Movieguide®: You’re spoofing in a way Silicon Valley.
Cody: Also Richard Branson (of Virgin Atlantic] and a little bit of Richard Attenborough from JURASSIC PARK. A little bit of Carl Sagan, because he’s got a TV show and all the kids watch it.
Kris: We like the idea that Chester’s story is fairly honest. He WAS bullied as a kid, and he was probably beat up for being different. He never got that acceptance that Flint earned after the first film. So, he ended up being a kind of cold person. He really only listens to himself. Now, he’s got these holograms where he’s surrounded himself with himself. He’s sort of become isolated, literally in a bubble. We really debated when he would reveal [his evil intentions] in the plot, and it just kept moving forward and forward. So, we just decided to give the audience everything early and make it super simple. Ironically, we just had more fun with the character, the more we unpacked him, the more we just let him be that. The idea of taking this naïve, innocent human being, who goes on this journey with this guy who’s so obviously bad, was so fun! It created this really fun opportunity to watch Chester’s manipulation of Flint on camera, and let that be sort of the presentation to the audience as opposed to hiding it from them.
Movieguide®: Does working with so many details in animation, including working with the actors, ever get tedious?
Cody: I love working with animation and working with actors, so for me it’s always fun. I don’t find it tedious.
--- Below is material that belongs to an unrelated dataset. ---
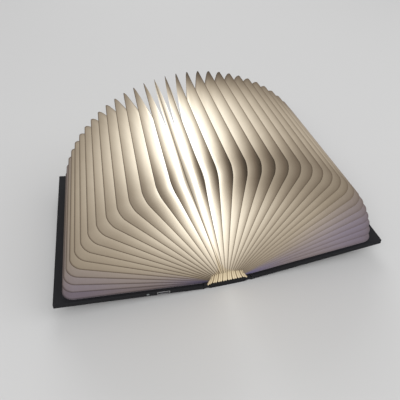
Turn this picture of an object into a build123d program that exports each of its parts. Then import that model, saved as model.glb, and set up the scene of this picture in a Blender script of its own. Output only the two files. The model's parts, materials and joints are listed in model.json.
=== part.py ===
"""Folding book lamp: a small hardback cover that opens into a fan of pleated paper,
lit from the spine.

Frame: origin on the table under the middle of the spine, +Z up, +Y along the spine,
+X towards the right-hand cover. Millimetres.
The lamp is drawn open, with each cover raised a little from the table.
"""
from build123d import *
import os
from math import atan2, cos, degrees, hypot, pi, radians, sin, tan

os.makedirs("parts", exist_ok=True)

# ---------------------------------------------------------------- sizes
# covers
cover_height = 118.0        # along the spine
cover_reach = 88.0          # from the gutter to the fore edge
board_t = 2.8
cloth_t = 0.4
glue_gap = 0.02             # board in its cloth
turn_in = 12.0              # cloth folded over onto the inside
cover_corner_r = 1.5
raise_deg = 7.0             # each cover at rest, above the table

# spine and gutters
last_root_to_hinge = 1.9
gutter = 4.9                # spine edge to cover edge
gutter_edge = 2.3           # hinge line to cover edge
strip_gap = 0.05
spine_turn_in = 1.4

# paper
n_side = 17                 # leaves each side of the middle one
page_border = 2.0           # cover beyond the pages, head and foot
fore_border = 1.4           # cover beyond the pages when closed
page_corner_r = 6.5
pleat_depth = 29.0
valley_corner_r = 2.0
paper_t = 0.18
end_sheet_t = 0.2
sheet_gap = 0.05            # end sheet to cover
fold_gap = 0.06             # to the halfway plane between two leaves
root_pitch = 0.65
root_reach = 7.0            # where the free paper begins
arc_steps = 4

# root blocks
block_gap = 0.5             # below the leaves' inner ends
block_side_gap = 0.2        # to the spine's edge
block_end_gap = 0.7         # to the light tray

# light
tray_length = 59.0
tray_side_gap = 0.7         # to the spine's edge
tray_wall = 1.0
tray_floor = 1.0
tray_height = 3.7
led_board_end_gap = 0.3     # to the screw heads
led_board_t = 1.0
led_board_gap = 0.2
led_length = 3.0
led_width = 2.8
led_t = 0.8
led_pitch = 6.0
diffuser_rise = 3.0
diffuser_t = 1.0
lip_depth = 0.9
lip_t = 0.8
lip_gap = 0.1
screw_d = 1.6
screw_head_d = 3.0
screw_head_t = 1.0
screw_gap = 0.1
screw_x = 4.0
screw_from_end = 2.7
screw_bite = 2.2            # into the spine board

# battery and charging, in the left cover
battery_u, battery_v = 46.0, 5.0
battery_length = 46.0
battery_width = 34.0
battery_t = 2.2
pocket_gap = 0.1
port_u = 27.0               # hinge line to the port's centre
port_width = 7.6
port_t = 2.4
port_depth = 5.6
port_wall = 0.35
port_tongue_t = 0.6
pcb_width = 14.0
pcb_length = 17.0
pcb_t = 0.8
chip_size = 3.4
chip_t = 0.9
light_u = 36.5
light_d = 1.6
light_length = 4.0
reed_from_fore_edge, reed_v = 7.3, 0.0
reed_length = 10.0
reed_d = 2.0

# magnets
magnet_d = 8.0
magnet_t = 2.0
magnet_from_fore_edge = 12.3
magnet_from_head = 14.0
trigger_d = 4.0

# flat lead from the charging board to the light board
lead_width = 5.0
lead_t = 0.2
lead_u = 22.0
lead_from_board_end = 0.5
lead_gap = 0.05

# ---------------------------------------------------------------- derived
cover_t = board_t + 2 * cloth_t
spine_t = board_t + cloth_t
hinge_x = (n_side + 1) * root_pitch + last_root_to_hinge
hinge_z = cover_t / 2
spine_width = 2 * (hinge_x - gutter + gutter_edge)
open_deg = 90 - raise_deg                       # from upright to the resting cover
fan_deg = open_deg / (n_side + 1)               # leaf to leaf
wedge = tan(radians(fan_deg / 2))
cover_far = gutter_edge + cover_reach           # hinge line to fore edge
board_v = cover_height / 2 - cloth_t - glue_gap
board_far = cover_far - cloth_t - glue_gap
ce, se = cos(radians(raise_deg)), sin(radians(raise_deg))
sheet_n = cover_t / 2 + sheet_gap               # underside of the end sheet
# the roots stand where the last leaf's own plane runs along the top of the end sheet
root_z = hinge_z + (sheet_n + end_sheet_t - last_root_to_hinge * se) / ce
page_height = cover_height - 2 * page_border
page_reach = hinge_z + cover_far - fore_border - root_z

tray_width = spine_width - 2 * tray_side_gap
led_board_length = tray_length - 2 * (screw_from_end + screw_head_d / 2 + led_board_end_gap)
n_leds = int((led_board_length - led_length - 2) / led_pitch) + 1
magnet_u, magnet_v = cover_far - magnet_from_fore_edge, cover_height / 2 - magnet_from_head
reed_u = cover_far - reed_from_fore_edge
lead_v = -(led_board_length / 2 - lead_width / 2 - lead_from_board_end)
# right-hand cover's own plane: x away from the hinge, z to the inside
cover_plane = Plane(origin=(hinge_x, 0, hinge_z), x_dir=(ce, 0, se), z_dir=(-se, 0, ce))


def cover_level(n):
    """The cover's own plane, n above the board's middle."""
    return cover_plane.offset(n)


def finish(piece, name, left=False):
    """Label and write one piece."""
    body = mirror(piece.part, about=Plane.YZ) if left else piece.part
    body.label = name
    export_step(body, f"parts/{name}.step")


# ---------------------------------------------------------------- spine
with BuildPart() as spine_board:
    with BuildSketch(Plane.XY.offset(cloth_t)):
        Rectangle(spine_width, 2 * board_v)
    extrude(amount=board_t)
    with Locations(Plane.XY.offset(spine_t)):
        with GridLocations(2 * screw_x, tray_length - 2 * screw_from_end, 2, 2):
            Hole(screw_d / 2 + screw_gap / 2, depth=screw_bite + 0.2)
finish(spine_board, "spine_board")

with BuildPart() as spine_wrap:
    with BuildSketch():
        Rectangle(spine_width, cover_height)
    extrude(amount=spine_t + cloth_t)
    with BuildSketch(Plane.XY.offset(cloth_t)):
        Rectangle(spine_width, 2 * board_v + 2 * glue_gap)
    extrude(amount=board_t, mode=Mode.SUBTRACT)
    with BuildSketch(Plane.XY.offset(spine_t)):
        Rectangle(spine_width, cover_height - 2 * spine_turn_in)
    extrude(amount=cloth_t, mode=Mode.SUBTRACT)
finish(spine_wrap, "spine_wrap")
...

Kris. It might be challenging, but, for us, the idea of refreshing the materials and sort of bringing new people in and letting them read the lines after workshopping it for a long time, you just learn so much, even if it is just working on minute bumps in the session. There’s so much growth that happens, once you let someone else just take over.
Cody: It seems like everyone we work with comes to play. We all like to play.
Kris: We stay on script for what we need in the plot, but we also let the happy accidents come.